How to select and unselect columns and tables
it depends. if your tap's select block looks like below:
Copy code
- name: my-tap
  select:
    - *
then all tables will get selected. however, if you have the select block specified as below:
Copy code
- name: my-tap
  select:
    - table_1.*
    - table_2.id
    - table_2.name
    - table_2.email
    - -table_2.social_insurance_number
Then only
table_1
& specified fields from
table_2
will be selected. New columns added to
table_1
will automatically get added. However, new columns added to
table_2
will not be added automatically. The wildcard matching is very powerful. You can automatically select specific columns based on their name pattern by judicious use of the wildcard. For instance,
user_*
will automatically select fields
user_name
,
user_email
&
user_phone
. Another thing shown above is the
-
operator. In our example, we are explicitly stating that
table_2.social_insurance_number
is not to be transferred. Hopefully this answers your 1st, 2nd & last questions as well. Renaming Things:
what will happen if a table is renamed?
what will happen if a column is renamed?
Meltano won't automatically detect & handle this for you. There isn't a "standard" way to detect & handle scenarios where tables / columns get renamed. Meltano provides abstractions that allow you to handle these scenarios gracefully. Taps built on the meltano-sdk have the ability to map data at the stream level or the column level. For older taps, you can also use the standalone mapper and pipe the data through it. Rather than
meltano run my-tap my-target
you'd invoke meltano as
meltano run my-tap my-mapper my-target
You can I won't repeat what's already been stated in the official documentation. Please see Inline Data Mapping | Meltano Documentation.
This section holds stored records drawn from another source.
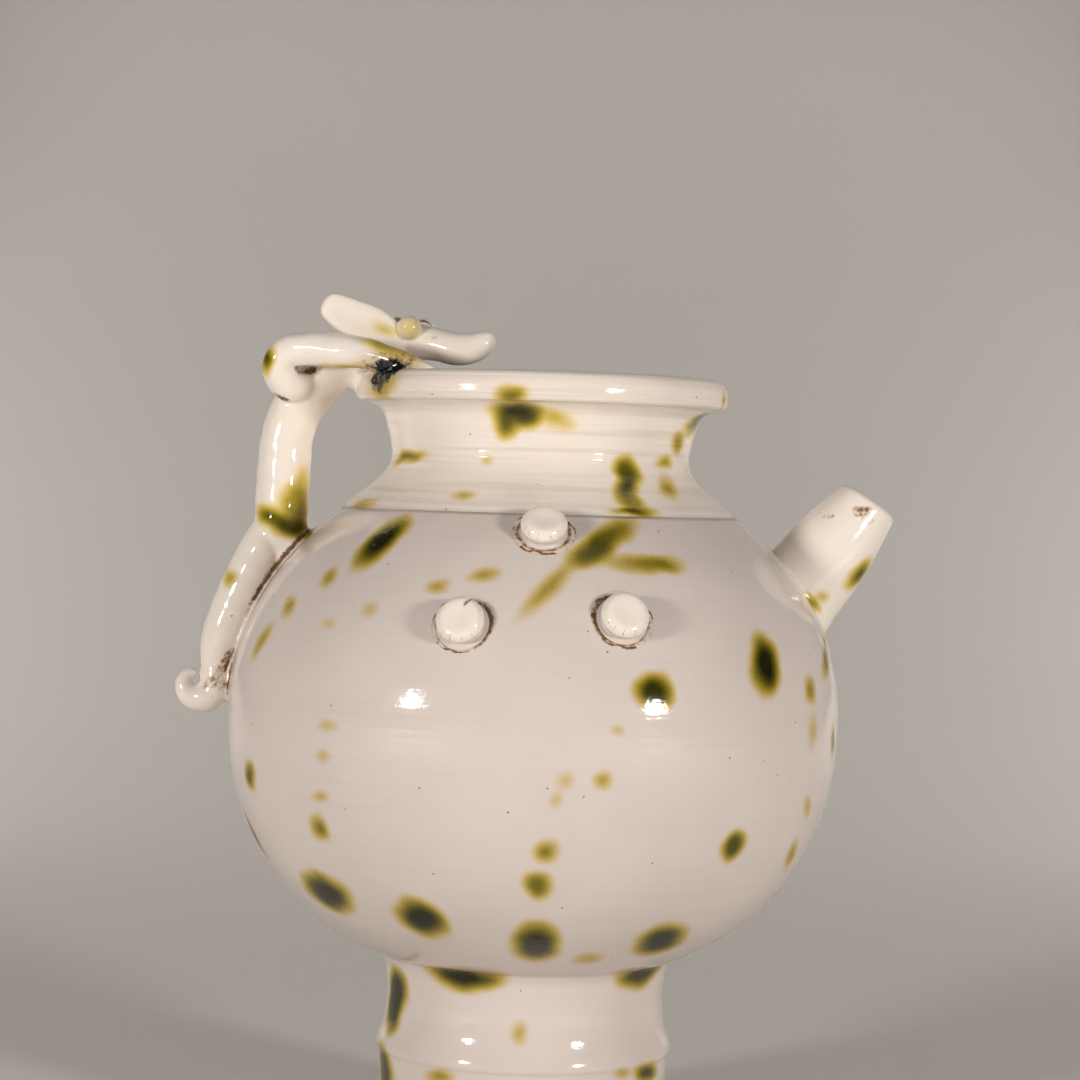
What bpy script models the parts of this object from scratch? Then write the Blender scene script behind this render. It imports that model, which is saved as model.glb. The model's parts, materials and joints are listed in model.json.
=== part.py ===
"""A white-glazed porcelain jar with a short spout and a dragon handle, all one fired piece.

The body, the spool-shaped foot and the neck with its rolled rim are turned shapes about the Z axis.
Onto them the potter luted a tapered spout, six clay buttons and a dragon made of rolls of clay: a
haunch that lies down the belly and ends in a curled tail, a back that rises as the grip, two forelegs
that hold the rim, and a long head that looks over the mouth. The spout is a solid of its own, so that
its bore stays open; it meets the belly with a hair's gap, where the real one was luted on.

Metres, +Z up. The origin is on the jar's own axis, on the surface that the foot stands on. The spout
points along +X and the dragon is on the -X side. The side with -Y is the front.
"""

import math

import bmesh
import bpy
import numpy as np
from mathutils import Matrix, Vector

MM = 0.001
SEGMENTS = 42

# Foot: a spool with one crisp ridge, open below
FOOT_RING_RADIUS = 49.5 * MM
FOOT_RING_HEIGHT = 5.0 * MM
FOOT_RING_WIDTH = 6.6 * MM
FOOT_LOWER_RADIUS = 43.4 * MM
FOOT_RIDGE_RADIUS = 44.2 * MM
FOOT_RIDGE_Z = 32.2 * MM
FOOT_WAIST_RADIUS = 41.3 * MM
FOOT_WAIST_Z = 47.4 * MM
FOOT_TOP_RADIUS = 43.2 * MM
FOOT_WALL = 5.8 * MM

# Belly: a superellipse turned about the axis, flatter below than above
BELLY_RADIUS = 91.3 * MM
BELLY_UNDERSIDE_Z = 52.5 * MM
BELLY_DROP = 82.5 * MM
BELLY_RISE = 78.6 * MM
BELLY_LOWER_POWER = 2.37
BELLY_UPPER_POWER = 1.81
WALL = 5.0 * MM

# Neck and rolled rim
SHOULDER_RIDGE_RADIUS = 56.9 * MM
SHOULDER_STEP = 0.6 * MM
SHOULDER_STEP_WIDTH = 1.7 * MM
NECK_RADIUS = 44.5 * MM
NECK_WAIST_ABOVE_SHOULDER = 13.6 * MM
NECK_HEIGHT = 38.9 * MM
RIM_RADIUS = 55.6 * MM
RIM_DEPTH = 8.6 * MM
RIM_WIDTH = 9.0 * MM

# Spout: a tapered tube
SPOUT_BASE_Z = 170.5 * MM
SPOUT_RISE_DEG = 52.8
SPOUT_LENGTH = 34.2 * MM
SPOUT_BASE_RADIUS = 13.7 * MM
SPOUT_TIP_RADIUS = 9.1 * MM
SPOUT_TIP_BORE = 4.9 * MM
SPOUT_BASE_BORE = 7.6 * MM
SPOUT_SIDES = 20

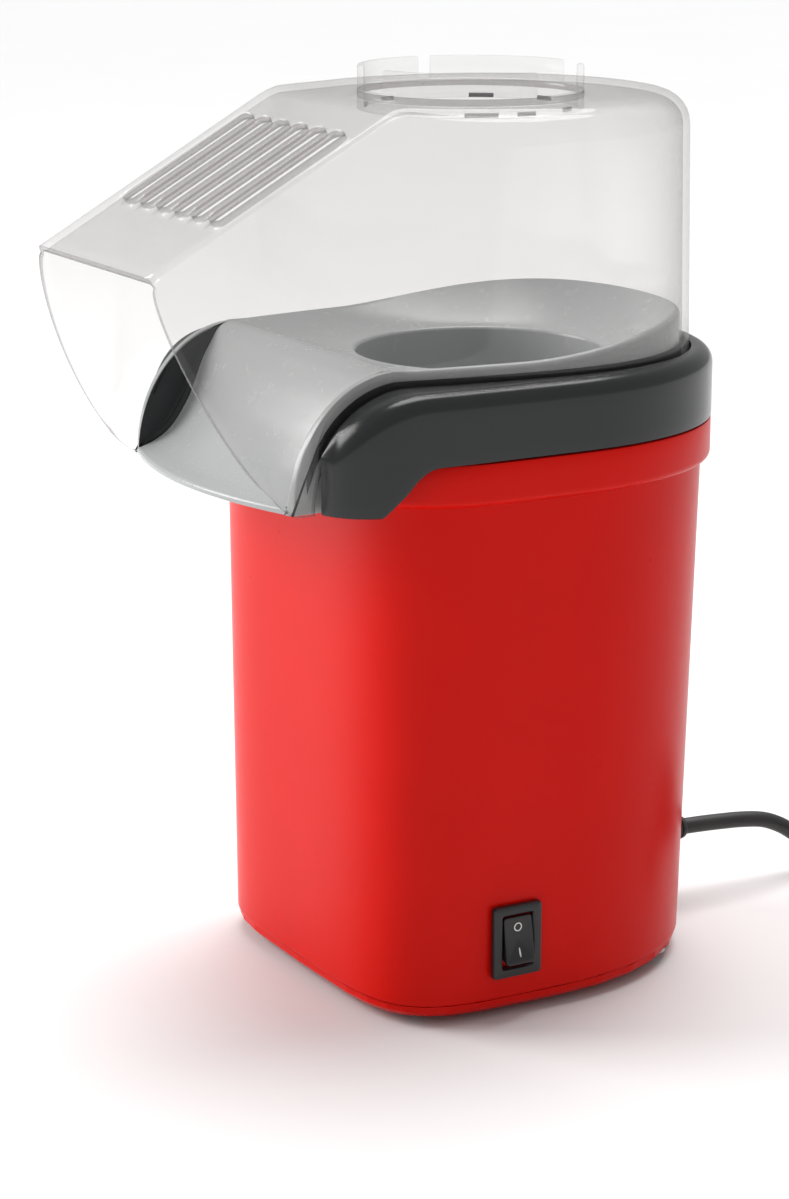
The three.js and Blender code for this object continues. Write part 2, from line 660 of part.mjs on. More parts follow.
function plugPin(dx) {
  const root = plug.y0 - plug.long + 4.4;
  return rod(1.7, 0, 18, 0, 0, 14).rotate([90, 0, 0]).translate([plug.x + dx, root, plug.z]);
}

// ---- finishes ----
const finish = (color, roughness, metalness = 0, more = {}) => ({ color, roughness, metalness, ...more });
const red = finish(0xc8140f, 0.3);
const charcoal = finish(0x2c2e2f, 0.22);
const grey = finish(0xa3a6a6, 0.22);
const clear = finish(0xe6e4e3, 0.08, 0, { transparent: true, opacity: 0.35 });
const black = finish(0x17181a, 0.5);
const rubber = finish(0x1b1b1b, 0.8);
const aluminium = finish(0xc4c6c8, 0.35, 0.9);
const steel = finish(0x8d9194, 0.4, 0.9);
const brass = finish(0xb89a52, 0.35, 0.9);
const mica = finish(0xb7a07a, 0.6);
const copper = finish(0x9a6a48, 0.4, 0.8);
const board = finish(0x2f5a3a, 0.6);

const assembly = new THREE.Group();

function addPiece(name, solid, look) {
  const mesh = new THREE.Mesh(toGeometry(solid), new THREE.MeshStandardMaterial(look));
  mesh.name = name;
  assembly.add(mesh);
}

addPiece('body_shell', bodyShell(), red);
addPiece('collar', collarShell(), charcoal);
addPiece('base_plate', basePlate(), red);
addPiece('chute_deck', chuteDeck(), grey);
addPiece('hood', hoodShell(), clear);
addPiece('top_frame', topFrame(), black);
addPiece('popping_chamber', poppingChamber(), aluminium);
addPiece('heater_duct', heaterDuct(), steel);
addPiece('heater_former', heaterFormer(), mica);
addPiece('heater_coil', heaterCoil(), copper);
addPiece('fan_housing', fanHousing(), black);
addPiece('fan_impeller', fanImpeller(), black);
addPiece('fan_shaft', rod(shaft.r, shaft.low, shaft.high, 0, axisY, 24), steel);
addPiece('motor_can', motorCan(), steel);
addPiece('motor_bush_lower', motorBush(motor.low - 1.3), brass);
addPiece('motor_bush_upper', motorBush(motor.high - 1.5), brass);
addPiece('rectifier_board', boardPlate(), board);
addPiece('thermostat', thermostat(), steel);
addPiece('thermal_fuse', thermalFuse(), steel);
addPiece('switch_housing', switchHousing(), black);
addPiece('rocker', rockerKey(), black);
addPiece('strain_relief', strainRelief(), rubber);
addPiece('cord', cordTube(), rubber);
addPiece('cord_coil', cordCoil(), rubber);
addPiece('cord_tie', cordTie(), black);
addPiece('cord_tail', cordTail(), rubber);
addPiece('plug_body', plugBody(), rubber);
[-4, 4].forEach((dx, i) => addPiece(`plug_pin_${i + 1}`, plugPin(dx), brass));
[-5, 5].forEach((dz, i) => addPiece(`switch_terminal_${i + 1}`, switchTerminal(dz), brass));
[-10, 10].forEach((x, i) => addPiece(`motor_screw_${i + 1}`, motorScrew(x), steel));
flangeSpots.forEach((spot, i) => addPiece(`chamber_screw_${i + 1}`, flangeScrew(spot), steel));
diodeSpots.forEach((x, i) => addPiece(`diode_${i + 1}`, diode(x), black));
footSpots.forEach((spot, i) => addPiece(`foot_${i + 1}`, footPad(spot), rubber));
screwSpots.forEach((spot, i) => addPiece(`base_screw_${i + 1}`, baseScrew(spot), steel));

// The origin is the centre of the underside, measured without the free cord and its plug.
const onCord = (mesh) => /^(cord|plug)/.test(mesh.name);
const extent = new THREE.Box3();
assembly.children.filter((mesh) => !onCord(mesh)).forEach((mesh) => extent.expandByObject(mesh));
const middle = extent.getCenter(new THREE.Vector3());
assembly.position.set(-middle.x, -middle.y, -extent.min.z);

const popcornMaker = new THREE.Group();
popcornMaker.add(assembly);

export default popcornMaker;
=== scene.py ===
import json
import math

import bmesh
import bpy
import numpy as np
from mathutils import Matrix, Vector


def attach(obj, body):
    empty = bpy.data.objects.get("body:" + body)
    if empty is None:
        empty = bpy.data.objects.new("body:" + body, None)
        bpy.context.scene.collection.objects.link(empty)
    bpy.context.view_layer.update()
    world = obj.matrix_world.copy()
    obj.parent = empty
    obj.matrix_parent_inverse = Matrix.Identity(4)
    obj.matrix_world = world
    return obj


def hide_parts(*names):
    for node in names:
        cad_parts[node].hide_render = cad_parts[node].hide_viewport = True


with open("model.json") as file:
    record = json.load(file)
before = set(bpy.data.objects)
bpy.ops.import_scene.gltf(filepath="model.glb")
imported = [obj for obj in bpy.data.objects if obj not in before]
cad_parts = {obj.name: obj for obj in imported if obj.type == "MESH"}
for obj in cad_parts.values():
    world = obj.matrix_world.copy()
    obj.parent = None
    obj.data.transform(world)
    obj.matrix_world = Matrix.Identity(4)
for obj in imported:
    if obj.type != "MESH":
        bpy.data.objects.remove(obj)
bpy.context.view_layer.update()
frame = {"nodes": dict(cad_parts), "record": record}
nodes = frame["nodes"]
mm = 0.001
rowShift = 16.15  # shapes are drawn about the tower's own middle, and the row's middle lies this far in front
print("frame loaded,", len(nodes), "nodes")


# an object that holds the data, linked into the scene
def placed(name, data):
    holder = bpy.data.objects.new(name, data)
    bpy.context.scene.collection.objects.link(holder)
    return holder


view = {"place": (0.7491, -0.43055, 0.3325), "aim": (-0.00894, 0.00042, 0.10509), "lens": 142.08}
cameraData = bpy.data.cameras.new("viewCamera")
cameraData.lens = view["lens"]
cameraData.sensor_width = 36
cameraData.sensor_fit = "HORIZONTAL"
camera = placed("viewCamera", cameraData)
camera.location = view["place"]
sight = Vector(view["aim"]) - Vector(view["place"])
camera.rotation_euler = sight.to_track_quat("-Z", "Y").to_euler()
bpy.context.scene.camera = camera


class Wire:
    # a node's output; each arithmetic sign between two of them, or with a number, adds one Math node
    def __init__(self, finish, socket):
        self.finish = finish
        self.socket = socket

    def maths(self, operation, first, second):
        return self.finish.add("ShaderNodeMath", {"operation": operation}, {0: first, 1: second})

    def __add__(self, other):
        return self.maths("ADD", self, other)

    def __radd__(self, other):
        return self.maths("ADD", other, self)

    def __sub__(self, other):
        return self.maths("SUBTRACT", self, other)

    def __rsub__(self, other):
        return self.maths("SUBTRACT", other, self)

    def __mul__(self, other):
        return self.maths("MULTIPLY", self, other)

    def __rmul__(self, other):
        return self.maths("MULTIPLY", other, self)

    def __pow__(self, other):
        return self.maths("POWER", self, other)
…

what will happen if a column is removed?
what will happen if a table is removed?
Meltano would think of the existence of tables / columns in the source system, but not the removal interaction (i.e. table/column exists -> table/column does not exist) Meltano performs a discovery step before extracting data from a source system. This discovery step allows meltano to discover the schema of the source system. It will extract the intersection of the set of streams / columns that are present in both the discovered schema as well as the selection specification, so the removed columns will show up as nulll and the removed tables will stop getting extracted. The very recent versions of meltano will also warn you if you are selecting attributes that are not present in the discovered schema (humble brag: I added that functionality)
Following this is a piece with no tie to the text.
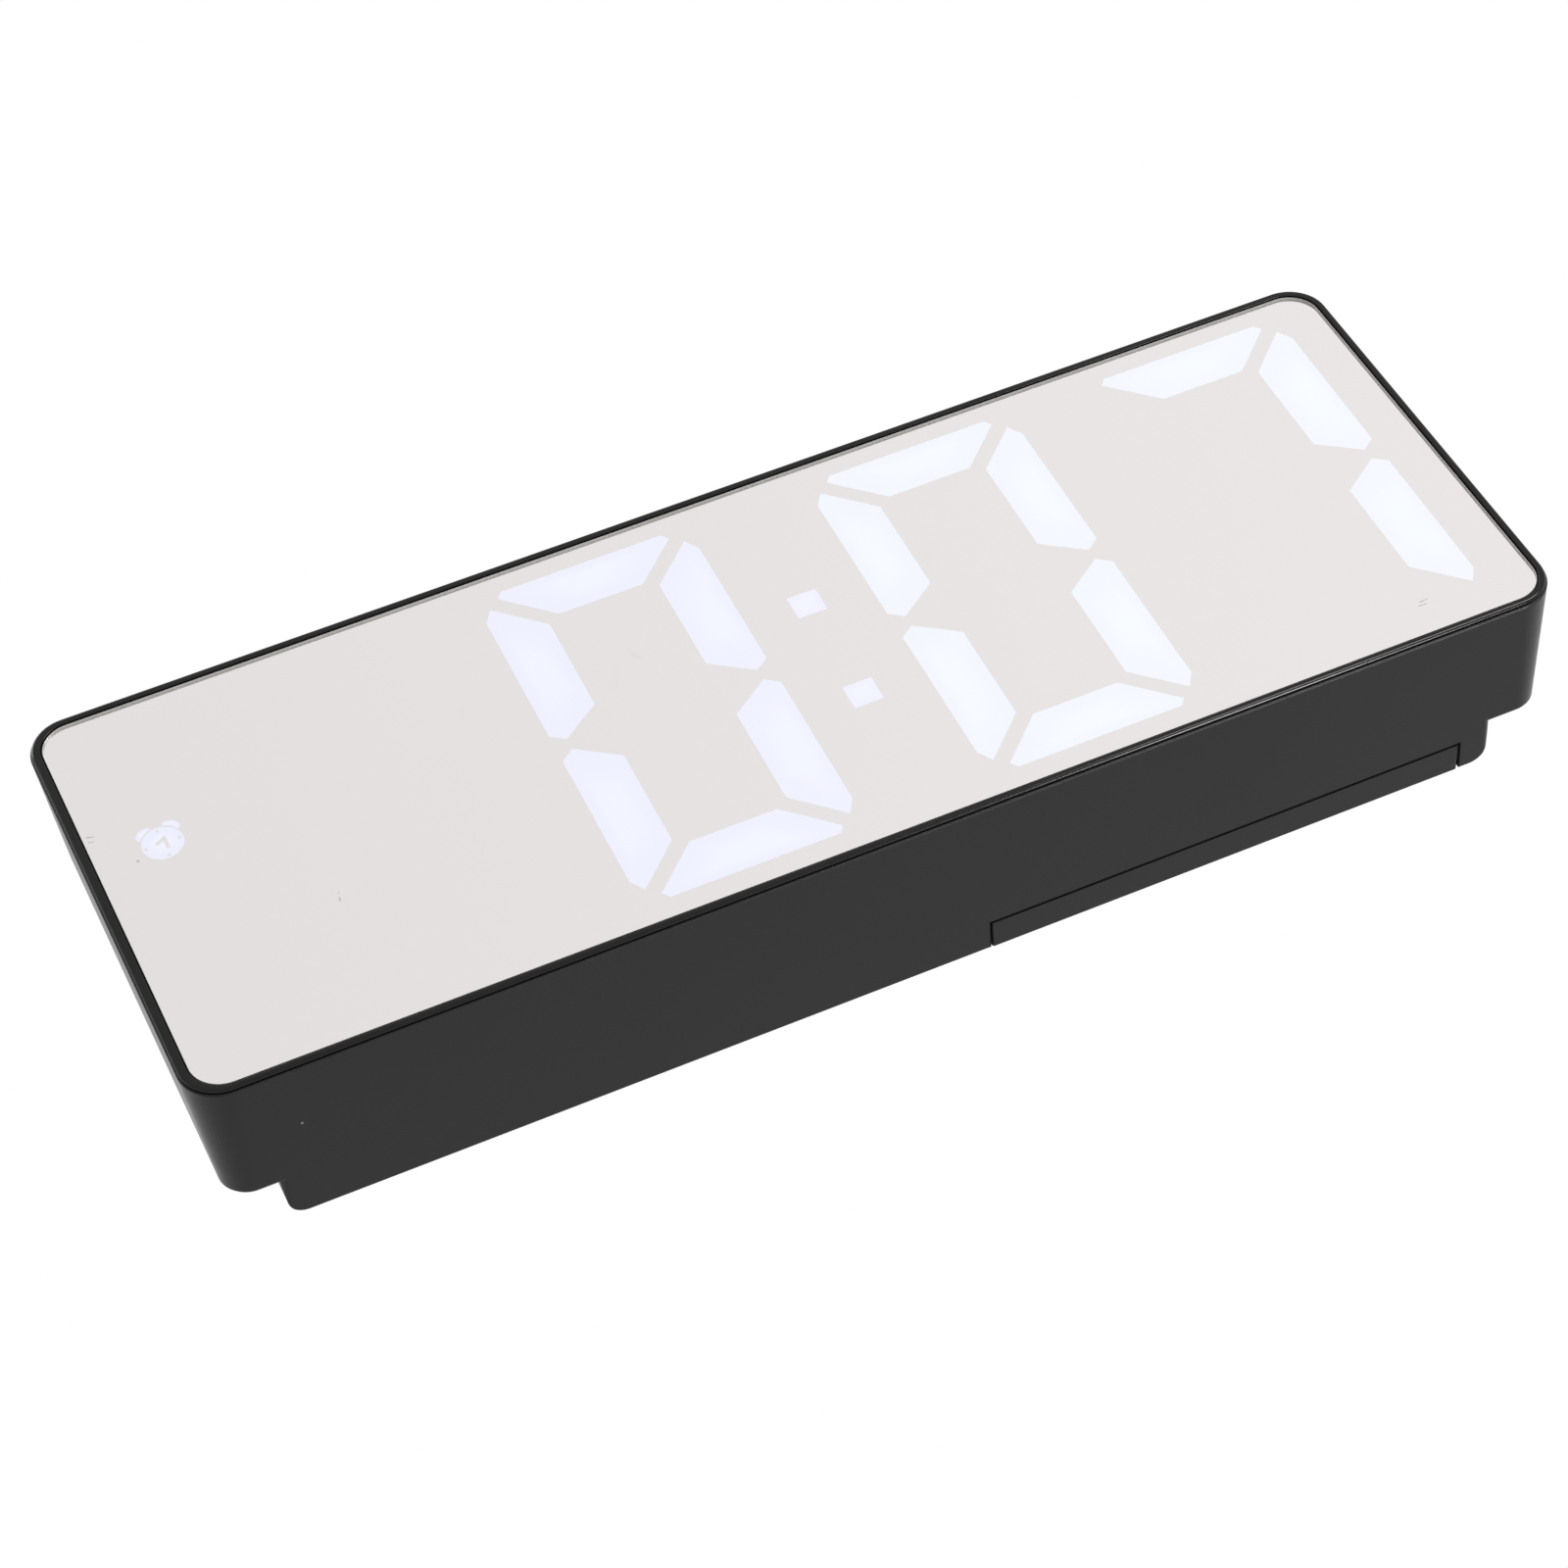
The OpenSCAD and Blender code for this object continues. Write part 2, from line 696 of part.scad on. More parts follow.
// Clock chip on the back of the display board
module clock_chip() color(package_black) from_face() {
    translate([chip_x, display_board_back, chip_z]) {
        block([-package_l / 2, 0, -package_w / 2], [package_l / 2, package_h, package_w / 2]);
        for (pin = [-3:3], side = [-1, 1])
            translate([pin * pin_pitch, pin_t / 2, side * (package_w / 2 + pin_out)])
                cube([pin_w, pin_t, pin_l], center = true);
    }
}

// Crystal can that keeps the time
module crystal() color(steel) from_face()
    translate([chip_x - package_l, display_board_back + crystal_r, chip_z - crystal_l])
        cylinder(r = crystal_r, h = crystal_l);

// Pan-head screw along the depth, its head's seat at depth d, pointing forwards or backwards
module screw(x, z, d, length, way) difference() {
    union() {
        rod(x, z, shank_r, min(d, d + way * length), max(d, d + way * length));
        rod(x, z, head_r, min(d, d - way * head_h), max(d, d - way * head_h));
    }
    for (turn = [0, 90]) translate([x, d - way * head_h, z]) rotate([0, turn, 0])
        cube([head_r, head_h, drive_w], center = true);
}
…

what will happen if a row is deleted?
what will happen if a row is updated?
This depends on how you are configuring your data ingestions & your source systems. Incremental ingestion will allow you to select records that have been updated since the last ingestion, and meltano can support incremental ingestion if the source system (and the tap) supports it. However, incremental ingestion will not just by itself be able to detect deletions. Some auxiliary mechanism must be implemented to handle them. A few popular ones are: • soft deletion: the source system has a column
deleted_at
that tracks when the record is deleted. This is integrated to the target system. The source system can then delete this record. Typically the source system would keep the deleted record for a sufficiently long bufffer period for all applications feeding on its data to be able to reflect deletions. • deletion streams: whenever a record is deleted, the deletion is recorded in a separate table, and that is integrated into the downstream table. if you're performing a full replication, then you are able to determine deleted / updated records by comparing the most recent ingested data vs the prior ingested data. If you're doing log based replication, then you can have the benefit of both incremental integration while being able to track deletions. Hope this helps.
👍 1
s
thank you guys for detailed reply
np 1
@Edgar Ramírez (Arch.dev), @haleemur_ali I tried meltano and results weren't that you described Please look at my findings • what will happen if a new table gets added? ◦ new table was not added in the target • what will happen if a new column gets added? ◦ column was not added in target • what will happen if a table is renamed? • gave we error when table rename ◦
Run invocation could not be completed as block failed: Extractor failed
• what will happen if a column is renamed? ◦ removed the data from existing column only data for deleted row was not removed. New column with rename was not added • what will happen if a column is removed ◦ removed the existing data from the column, only data for deleted row was not removed. • what will happen if a table is removed? • what will happen if a row is deleted? ◦ row not deleted nor any soft deletes • what will happen if a row is updated? ◦ It will updated the existing record and won’t create new record My
meltano.yml
file:
Copy code
version: 1
default_environment: dev
project_id: 1773fe3c-5afb-4699-8776-2fd9fd5ee05e
environments:
- name: dev
- name: staging
- name: prod
plugins:
  extractors:
  - name: tap-postgres
    variant: meltanolabs
    pip_url: git+<https://github.com/MeltanoLabs/tap-postgres.git>
    config:
      host: localhost
      port: 5432
      database: postgres
      user: myuser
      default_replication_method: INCREMENTAL
      filter_schemas:
      - public
  loaders:
  - name: target-postgres
    variant: meltanolabs
    pip_url: meltanolabs-target-postgres
    config:
      database: crediblex
      host: localhost
      user: myuser
      port: 5432
jobs:
- name: el
  tasks:
  - tap-postgres target-postgres
I am using this command to run
meltano run el
am I missing something ?
v
yes, you don't have anything selected
h
sorry i forgot about this thread - was on holidays most of June, But yes, it looks like you're missing a
select
parameter in your tap config. Really hoping you were able to unblock yourself
Copy code
plugins:
  extractors:
  - name: tap-postgres
    variant: meltanolabs
    pip_url: git+<https://github.com/MeltanoLabs/tap-postgres.git>
    config:
      host: localhost
      port: 5432
      database: postgres
      user: myuser
      default_replication_method: INCREMENTAL
      filter_sc
    select:
    - public-my_table.* # this selects everything from table public.my_table, note the dash (-) between the schema and table name.